WHICH IS where the grounding that Anthony and Flea got is vital, of you’re to keep sane when you become pop stars.

“I guess so,” Kiedis sighs. “That’s all part of the foundation that Flea and I have because we’ve been doing it for so long. We did those Chevy van tours for years, and I suppose it does make it easier to climb that ladder of musical popularity.”

Did it make you evaluate yourselves, thinking you might have been pushing him?

“I never blamed myself for John quitting. I didn’t really think of it like that at all.”

Of course, with fame and fortune come showbiz, glitz, media hype and misconceptions. How much are the Chilis looked at like a commodity, a two-million plus-plus product that can be manipulated and whored over?

“I think if you give a f**k you have to fight it,” starts Flea. “I have to admit that some things in the press do get under my skin, but overall I try not to pay any attention because anything anyone has to say about anybody in this band obviously has nothing to do with reality.

“You’re even less likely to understand people when they’re more famous than when they’re on a lower level. We were definitely dealt with on a more intimate basis before, whereas now, everything you say is made out to be this big statement. To let what people think about us affect us one way or another is extremely unhealthy.”

When you go into meetings with the record company these days, do you have to fight to be seen as more than just sales figures?

“I don’t even think about that kind of stuff,” says Kiedis. “It isn’t gonna have any effect on us- when we sit down to write the next record we won’t be thinking about Warner Bros, we’ll be thinking about Flea, Arik, Chad and Anthony getting together and putting their best feelings and ideas n the line. I think people know better than to try to manipulate us, because we don’t react well to that.”

“Plus, you can only phase that stuff out if you phased it in in the first place,” laughs Flea. “We take all of that with a pinch of salt. Obviously if there’s any money to be made we’re gonna get what there is to be made- we’re not gonna sit back and let someone make money off us- but I couldn’t give a f**k about that stuff.

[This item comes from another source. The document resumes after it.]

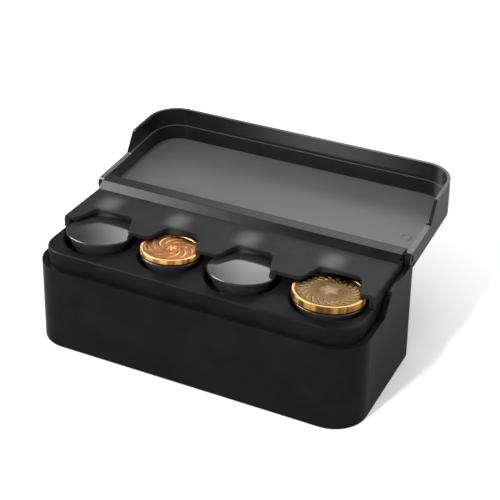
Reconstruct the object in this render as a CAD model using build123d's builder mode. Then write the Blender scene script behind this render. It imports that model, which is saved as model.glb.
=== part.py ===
"""Pocket coin holder: a flip-lid case with four spring-loaded coin tubes.

Frame: X along the case, Y towards the hinge, Z up, millimetres. The origin is the middle of the
face that the case rests on. The lid is drawn lying open behind the case, and the pushers are up
against the fingers of the retaining plate, with one token on the second and one on the fourth.
"""
import os
from math import cos, radians, sin, tan

from build123d import *

# ---------------------------------------------------------------- case
case_depth = 50.0
end_margin = 5.3
ledge_height = 30.8
ridge_rise = 7.0
front_corner_radius = 11.3
rear_corner_radius = 0.9
sharpest_corner = 0.3
case_wall = 2.0
draft_angle = 1.2
foot_edge_radius = 0.5
step_foot_y = -1.2
step_head_y = 4.2
step_corner_radius = 0.9

# ---------------------------------------------------------------- base
base_thickness = 2.7
base_clearance = 0.2
flange_width = 2.8
flange_thickness = 1.5
screw_pad_radius = 4.0
spigot_radius = 4.7
spigot_wall = 1.2
spigot_height = 3.0

# ---------------------------------------------------------------- screws
screw_radius = 1.2
screw_pilot_clearance = 0.05
screw_hole_clearance = 0.25
base_screw_head_radius = 2.1
base_screw_head_height = 1.1
base_screw_counterbore = 1.3
base_screw_length = 10.0
plate_screw_head_radius = 2.0
plate_screw_head_height = 1.2
plate_screw_tip_gap = 0.8
screw_slot_width = 0.5
screw_slot_depth = 0.5
screw_point = 0.5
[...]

When you think of success, all that actually means is making lots of money, right? It’s money!”

“Selling records isn’t ALL about money,” Kiedis disagrees. “Making money is obviously a very powerful by-product of it all. But it’s also about people paying attention to your music.

“When you first start playing music that’s what you want, for people to pay attention to it. You don’t just play for yourself, you play it to show people what you do, and to me that’s another beautiful thing about selling lot of records. Making money is cool, but you always want people to know what you’re dong, and now we’ve got the attention of the world focused on the music that we make.”

And what about that music? ‘Blood Sugar Sex Magik’ is a groovier, bouncier Chili Peppers album than anything that had gone before, and I wondered how much that had to do with Rick Rubin’s involvement.

Kiedis laughs affectionately. “Rick’s always talking about ‘when we do that next record I think we should go down to the Bahamas and do a little surfing, a little recording’…”

How important was he?

“It was perfect for the time, for the state the state the band was in, and everything else. Rick made perfect sense.”

“As far as Rick goes, who knows?” furthers Fleas. “He was very important in making ‘BSSM.’ But just looking at our lives right now, we’ve sold all these records and everyone wants to be our friend, but what it boils down to for me is just having fun playing, having a good musical communication. That’s fun, and that’s what it’s all about.”

Is Rubin indispensible?

“Do you mean, is he the fifth Chili Pepper?” asks Kiedis.  “He’s got his dick in so many different stews it would be impossible for him to commit that time and energy, apart from which, we don’t want that ourselves, especially when we’re out here on the road touring.”

EVERYTHING LOOKS to be going well- album’s big, band’s movin’- and suddenly John splits, but you have to carry on.

“All we can do is play,” reasons Kiedis, “deal with the time and schedule, do our best under the circumstances. Fortunately we’ve got Arik, who smokes like a madman on guitar. You just play on through that and make it happen. We all do have a great desire to rock and have fun.”

“F**K it!” chuckles Flea. “I mean, what are we gonna do? There’s no way we’re gonna be as tight now as we will be in a few weeks, but we’ll go out and have fun anyway.”

What takes up their minds these days? There’s more room to sit and reflect now, so does it lead to paranoia, the fear of losing it, that usual big star dread?

“I sometimes get real caught up in what’s goin’ on and I can’t seem to stop myself,” starts Flea. “I get riled and angry, and to me, I just wanna be able to have a good time.”

Kiedis: “I woke up on the middle of the night the other night. I was naked, I put on my sunglasses and a Led Zeppelin record and I did a little Zeppelin dance in the mirror, thinking about how exciting it’d be to take the stage for the first Lollapalooza shows.”

“It’s just about…” Flea stops, frustrated for a moment, “about having a good time. Playing music is what I do, it’s what I love to do, and I wanna play it and get better. And have FUN…”

Don’t doubt the sincerity of a man who wears only underpants with a flame-thrower on his head in front of 18, 000 people.